Tuesday, February 06, 2007

Reading Natural Sciences

Students at Cambridge read for a degree in Natural Sciences, yet many scientists often feel they don’t really get to or know how to read at all. Conversely, budding literary scholars may have become convinced that they don’t understand, or can’t do science. But does this have to be the case? Can reading bring science and literature together? Melanie Keene introduces the Cambridge Science and Literature Reading Group.

The Science and Literature Reading Group, jointly organised by the Department of History and Philosophy of Science at the University of Cambridge, and the Department of English, Communication, Film and Media at Anglia Ruskin University, hopes to challenge some of the preconceived boundaries, barriers, and differences between academic disciplines by providing a forum in which diverse specialists can come together over a common interest in texts and the sciences. During informal discussions over themed readings, post-meeting drinks in Darwin College bar, and occasional trips to appropriate theatricals, we explore connected ways of investigating these subjects, stressing and assessing the importance of interdisciplinary interactions.

In recent years, termly themes tackled by the Group have ranged over genres and time periods, from analysing the written conventions of up-to-the-minute internet journalism to the ‘nature of’ poetic Lucretian philosophy. Alongside Lawrence Durrell we have interpreted the ‘Space and Time marriage’ as ‘the greatest Boy meets Girl story of the age’; worked out how to fit all the animals inside Noah’s ark via John Wilkins’ literary technologies; travelled to the Blazing World with Margaret Cavendish, and to two-dimensional Flatland with Edwin Abbott Abbott; shared Edgar Allan Poe’s whirligig Eureka moment; entered the amazing Mind of a Mnemonist; learnt geological history from the talking trilobites of a fakir’s remembered reincarnations; spied strange creatures inhabiting the moon through a South African telescope; and used the shipping forecast as a seduction technique, After Darwin. Along the way we have encountered writings by canonical literary figures (Robert Browning), renowned characters from the history of science (Humphry Davy), and classic works of ‘science and literature’ (Tom Stoppard’s Arcadia), as well as uncovering the more obscure outposts of this inter-discipline (namely the immensely silly play Fermat’s Last Tango).

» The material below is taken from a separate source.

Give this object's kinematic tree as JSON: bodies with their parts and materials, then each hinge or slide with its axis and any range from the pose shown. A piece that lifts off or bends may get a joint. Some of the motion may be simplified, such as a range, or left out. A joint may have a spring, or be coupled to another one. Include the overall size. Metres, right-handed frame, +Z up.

Despite the relationship perhaps implied by the ordering of the Group’s title, we try not to look for a simple one way traffic from scientific practice to its ‘diffusion’ in contemporary literature. Rather, one aim of the Group is to help rethink these categories of ‘science’ and ‘literature’ themselves, especially in relation to past times and cultures, when such alignments often make little sense. Not just choosing to read poetry and fiction that includes scientific ideas, therefore, we also take the language of the sciences, their theories, terminologies, models and metaphors seriously as forms of literature; analysing, for example, the manner in which a scientific journal article is and was written. We have an ongoing fascination with the series of metaphors used when discussing how these disciplines interact, whether they be via ‘open fields’, membranes, tentacles, parasites, sympathies, encounters, mappings, interweavings, or, perhaps most appropriately for the format of the Group, conversations.

Such broader motivations underpin our fortnightly meetings, which usually begin with a brief introduction, before we attack the set readings from a number of angles. Whilst no-one in the room is usually an authority on a particular text, we can draw on a stellar array of expertise and insights; only last week, representatives of quantum theory, literature, psychology, the earth sciences, pathology, and the history of science contributed to an enhanced understanding of Chekhov’s short stories about doctors. In these ways, anyone who attends the group will leave with at least one nugget of novel information, or a shifted perspective, to take back to the library or the lab, be it on topics as diverse as the clinical symptoms of TB, conceptions of the narrative structure of disease, techniques of analysing formal prose structures, or the mythic story of Cupid and Psyche.

As someone who once wrote a poem about beryllium, and an essay on the chemical properties of water from the perspective of a penguin named Penelope, for me the Group provides a wonderful way of encouraging creative relationships and quite literal dialogue between members of a range of academic departments, whom I have long suspected can learn a lot from each other. A few years ago I was one of those students reading Natural Sciences, and now I can appreciate how, in the words of Muriel Rukeyser, “the universe is made up of stories, not of atoms.” Maybe you can too.


(This will appear in the Cambridge BlueSci magazine later this year.)